La Ribot — Cristina sera là ? C’est génial, je l’adore ! Elle est chorégraphe, danseuse, écrivaine et une activiste très engagée. J’ai lu ses quatre livres, ils sont fantastiques.
Mathilde Monnier — L’un d’eux est traduit en français : Lecture facile. Elle écrit beaucoup sur une communauté de gens qui sont à la fois chorégraphes, artistes, mais aussi handicapés, qui ont des statuts marginaux et qui sont pris en charge par la société… Enfin, moi, je l’analyse comme ça. Tout un milieu associatif espagnol, barcelonais, qui est, à la manière de Virginie Despentes, marginalisé par la société, et Cristina navigue à travers cela de façon très pertinente.
En acte, comment allez-vous travailler avec ces étudiant·es ?
Mathilde Monnier — En gros, on déconstruit le festival. Il y a deux groupes de vingt-cinq étudiants et étudiantes, un groupe par semaine, car on est là quinze jours en fin de festival, et à l’intérieur de ces groupes, des sous-groupes avec chacun de nous quatre. On va rencontrer Tiago à plusieurs reprises, on voit les spectacles, des rencontres sont organisées avec les artistes. De leur côté, les étudiants prennent des photos, font des films, des blogs, et à la fin de chaque semaine, ils performent en public ce qui a été vu. C’est une sorte d’instantané du regard, un peu sauvage, qui va être exposé à l’église des Célestins, qui sera notre lieu de repli. C’est une traversée clandestine et officielle du festival. Ils ont une chance folle. Tout le programme est préparé, ça fait un an qu’on bosse dessus avec le festival. J’ai proposé ce projet à Tiago il y a trois ans et ça a été long à mettre en place. On est plus que soutenus par la Fondation Hermès, c’est un projet créé avec eux et avec les cinquante boursiersd’Hermès en musique, théâtre, danse et cirque, arts visuels et techniques. Et il y a aussi des boursiers étrangers.
Au bout de trois décennies de créations, qu’est ce qui fait encore et toujours moteur pour chacune de vous ?
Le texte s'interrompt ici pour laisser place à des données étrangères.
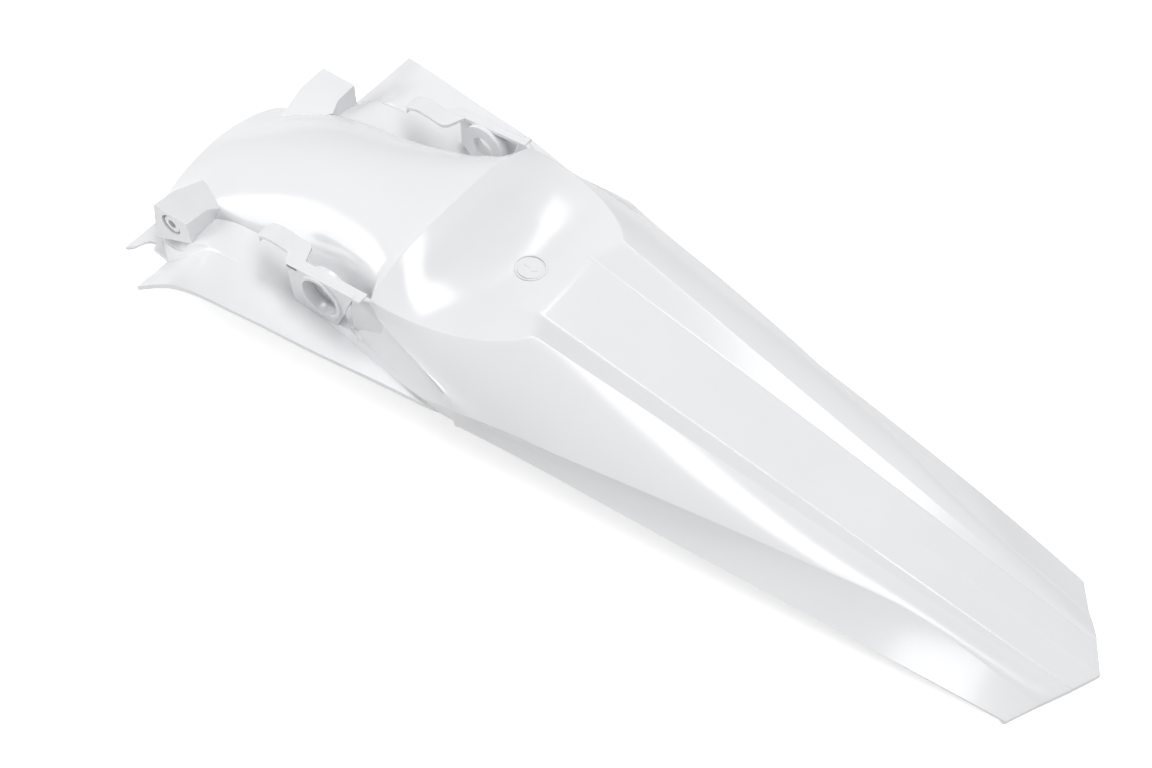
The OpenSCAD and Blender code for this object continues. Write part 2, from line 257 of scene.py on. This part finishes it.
def centre_z(v, u):
    if u > 0:
        return ridge_z(v, u) - (DECK_DEPTH * (1 - u) ** 1.5 + DECK_END_DEPTH) + DECK_CROWN
    deck_start_z = RIDGE_Z - DECK_DEPTH - (DECK_END_DEPTH - DECK_CROWN)
    return curve([[0, SEAT_CROWN_Z], [0.12, SEAT_CROWN_Z - 4],
                  [0.3, mix(DISH_Z, SEAT_CROWN_Z, 0.42)], [0.5, DISH_Z + 2.4],
                  [0.68, DISH_Z], [0.85, DISH_Z + 1.4], [1, deck_start_z]], v)


def deck_y(v, u):
    if u > 0:
        return mix(DECK_HALF, RIDGE_END_HALF - DECK_END_INSET, u ** 1.2)
    return mix(DECK_FRONT_HALF, DECK_HALF, v)


def crease_y(v, u):
    if u > 0:
        return curve([[0, CREASE_HALF], [0.25, 73], [0.5, 55.5], [0.72, 40.5], [1, 36]], u)
    return curve([[0, RIM_HALF + 1.5], [0.3, RIM_HALF - 3], [0.7, RIM_HALF - 8],
                  [1, CREASE_HALF]], v)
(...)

La Ribot — Oh, quelle question difficile ! Je me demande souvent pourquoi je continue.
Tu as aussi donné la réponse tout à l’heure, lorsque tu disais que tu discutais avec Asier Puga, qui dirigeait un orchestre, et que l’étincelle d’un projet s’est produite. Si bien qu’à chaque fois, le feu reprend.
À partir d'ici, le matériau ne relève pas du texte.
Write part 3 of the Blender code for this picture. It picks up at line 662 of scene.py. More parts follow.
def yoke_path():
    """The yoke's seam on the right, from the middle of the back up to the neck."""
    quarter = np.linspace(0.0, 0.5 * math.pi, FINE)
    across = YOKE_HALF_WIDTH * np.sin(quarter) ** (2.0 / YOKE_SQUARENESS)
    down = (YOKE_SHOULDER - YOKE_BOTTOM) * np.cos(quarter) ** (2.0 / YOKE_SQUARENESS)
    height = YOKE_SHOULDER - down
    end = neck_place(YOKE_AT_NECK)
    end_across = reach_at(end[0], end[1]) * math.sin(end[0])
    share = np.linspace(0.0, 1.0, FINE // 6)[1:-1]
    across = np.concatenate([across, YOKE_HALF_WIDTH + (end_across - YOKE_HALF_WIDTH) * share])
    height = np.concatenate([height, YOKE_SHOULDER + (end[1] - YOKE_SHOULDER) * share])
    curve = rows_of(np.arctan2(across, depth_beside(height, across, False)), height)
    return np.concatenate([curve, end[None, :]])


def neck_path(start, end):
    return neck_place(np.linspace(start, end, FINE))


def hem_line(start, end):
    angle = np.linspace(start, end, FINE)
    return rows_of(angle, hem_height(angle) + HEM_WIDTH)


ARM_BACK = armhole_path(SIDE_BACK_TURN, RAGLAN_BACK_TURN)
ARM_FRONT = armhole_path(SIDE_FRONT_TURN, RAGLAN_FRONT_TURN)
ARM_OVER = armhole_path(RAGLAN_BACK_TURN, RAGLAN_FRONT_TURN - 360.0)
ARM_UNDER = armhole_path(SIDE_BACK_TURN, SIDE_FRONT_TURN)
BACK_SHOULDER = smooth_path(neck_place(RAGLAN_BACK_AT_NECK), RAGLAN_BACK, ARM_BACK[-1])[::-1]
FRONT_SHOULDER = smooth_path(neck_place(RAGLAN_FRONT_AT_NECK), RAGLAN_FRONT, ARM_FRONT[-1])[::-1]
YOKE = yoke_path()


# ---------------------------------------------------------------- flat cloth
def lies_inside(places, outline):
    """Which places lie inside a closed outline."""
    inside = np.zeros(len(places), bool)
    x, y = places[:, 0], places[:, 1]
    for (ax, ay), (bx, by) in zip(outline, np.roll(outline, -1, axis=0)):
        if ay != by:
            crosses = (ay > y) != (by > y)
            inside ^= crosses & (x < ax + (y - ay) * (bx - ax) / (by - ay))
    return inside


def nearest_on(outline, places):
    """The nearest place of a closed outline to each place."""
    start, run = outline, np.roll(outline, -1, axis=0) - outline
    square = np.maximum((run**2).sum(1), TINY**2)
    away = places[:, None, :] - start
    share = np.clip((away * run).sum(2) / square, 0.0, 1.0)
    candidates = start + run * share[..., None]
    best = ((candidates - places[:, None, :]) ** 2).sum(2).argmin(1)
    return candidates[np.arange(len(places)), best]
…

La Ribot — Oui, tout à fait. Tu as raison. La rencontre avec l’autre, c’est ça qui m’enthousiasme le plus.
Mathilde Monnier — Tu sais, après avoir arrêté de créer pendant six ans, quand je dirigeais le CND de Pantin, j’ai du rattrapage à faire ! Du coup, en ce moment, j’ai envie de faire beaucoup de choses. Je me suis rendu compte de la légèreté de la vie d’artiste, en fait. Que c’est une chance incroyable. Le fait, aussi, d’être en dehors de l’institution me donne de la joie. C’est extraordinaire à redécouvrir.
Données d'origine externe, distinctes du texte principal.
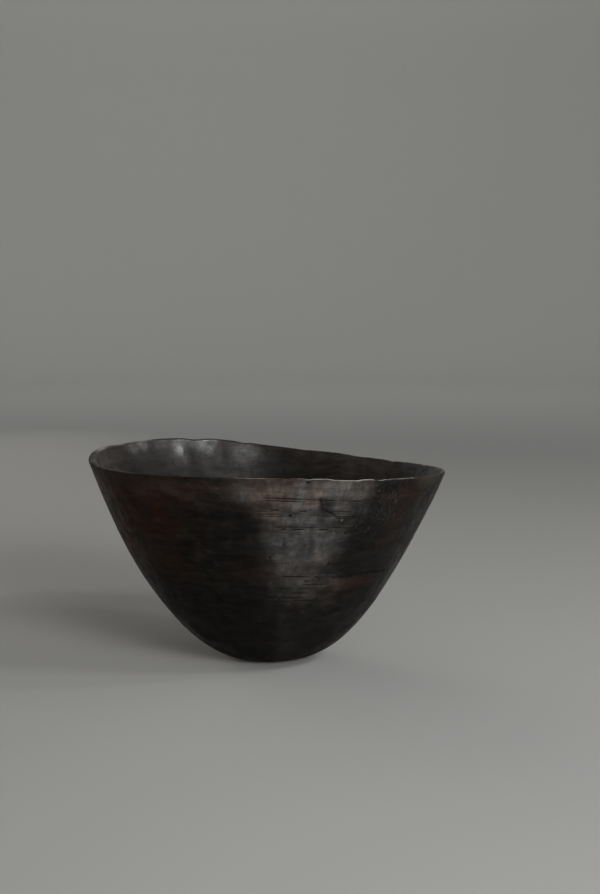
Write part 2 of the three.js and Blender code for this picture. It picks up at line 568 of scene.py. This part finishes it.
def score_rings(marks, wall):
    """The rings scored round the wall, each broken up by noise and deepest at the front."""
    front = FAINT + (1 - FAINT) * stretch_window(wall.degrees, *DEEP_FRONT, 6.0)
    for index, (ring, depth, tone, stretches) in enumerate(RINGS):
        shape = 1 - smoothstep(GROOVE_BOTTOM, GROOVE_EDGE, np.abs(wall.height - ring))
        seen = np.zeros_like(wall.turn)
        for start, end in stretches:
            soft = min(2.0, (end - start) * 0.3)
            seen = np.maximum(seen, stretch_window(wall.degrees, start, end, soft))
        broken = NOISE_B(wall.around * 8 + index * 7.3)
        broken = broken + 0.6 * NOISE_A(wall.around * 30 + index * 3.1)
        seen = seen * smoothstep(-1.2, 0.05, broken) + 0.12 * smoothstep(0.2, 0.9, broken)
        seen = seen * front
        marks.add(depth * shape * seen, shape * seen, tone)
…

La Ribot — C’est vrai que je n’ai jamais été autre chose qu’artiste et que c’est ma seule façon de vivre. Je ne saurais pas faire autrement. Je crois que je m’ennuierais beaucoup. C’est très léger, c’est vrai.
Comment vivez-vous cette période qui a commencé avec le phénomène MeToo et la revendication des femmes à être respectées, vous qui avez fait justement toute votre carrière, contre vents et marées, en tant que femmes, chorégraphes, dans un monde d’hommes ?
Mathilde Monnier — C’est génial. Ça donne envie de dire : “Enfin, bravo !” Cette jeune génération nous aide beaucoup, elle a du courage, ça nous soulage et nous aide à faire apparaître toutes les couleuvres qu’on a avalées. Ça nous fait aussi revoir le passé, des choses qu’on avait intériorisées, d’une manière très différente.
La Ribot — Oui, je pense la même chose et ça s’étend à beaucoup de domaines, de territoires et de mondes. C’est très fort. MeToo, ça n’a même pas dix ans et c’est tellement nécessaire. C’est même bizarre qu’il ait fallu attendre autant de temps pour qu’un mouvement aussi fort et important émerge.
Transmission impossible, un projet du Festival d’Avignon, de la Fondation d’entreprise Hermès et de Mathilde Monnier, avec Stéphane Bouquet, Patric Chiha et Cristina Morales, à l’église des Célestins, restitutions publiques les 12, 13, 19 et 20 juillet à 19 h. Entrée libre, dans la limite des places disponibles.
Juana ficción, chorégraphie et mise en scène La Ribot, au cloître des Célestins, du 3 au 7 juillet à 20 h 30.